The switch is required

Jump to solution

The switch is required because the DEC heritage compilers, back at least to VAX FORTRAN, used an odd/even test for true/false. Changing the default would break existing code, though I'd guess that by this time there are few programs still dependent on the VAX behavior. PowerStation used the C method (that is, fpscomp:logicals - that's why the switch is named fpscomp!)

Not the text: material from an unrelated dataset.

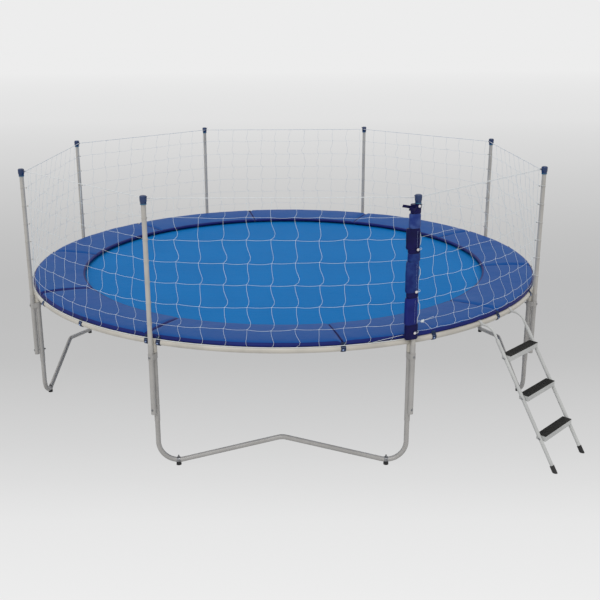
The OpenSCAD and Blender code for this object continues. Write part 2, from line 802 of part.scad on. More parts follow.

Steve (aka "Doctor Fortran") - https://stevelionel.com/drfortran
0 Kudos
Highlighted
Beginner

Hi,

Thanks for all the answers and help! I was able to resovel the problem by using the following command line options to locate the offending code:

/fpscomp:logicals /stand:f18 /Qdiag-error:6192 /Qdiag-error:6188

The warnings here promoted to errors being:

"6192: Fortran 95 does not allow this data type conversion"
"6188: Fortran 2018 requires a LOGICAL data type in this context"

It took me a better part of a day to fix everything that came up. :)


To answer the questions posed:

The reason I took up our C code is due to interoperability and there being lots of calls back and forth passing all kinds of data, logicals included. Due to our long history, we have both "old school" C integration, i.e. just knowing what the functions will look like in when written in one language or another and then linking the results together and newer code using the BIND( C ), which does make things cleaner. We just have not gone through the effort of rewriting all the old code that is not using the iso c interoperability.

Thanks for all the tips on good programming practices. I very much agree with each and every one, and I think you are preaching to the choir here. :) The issue was to get a large code base containing all kinds of, well, interesting, code to work with the 2019.3 ifort compiler with minimal or at least reasonable effort.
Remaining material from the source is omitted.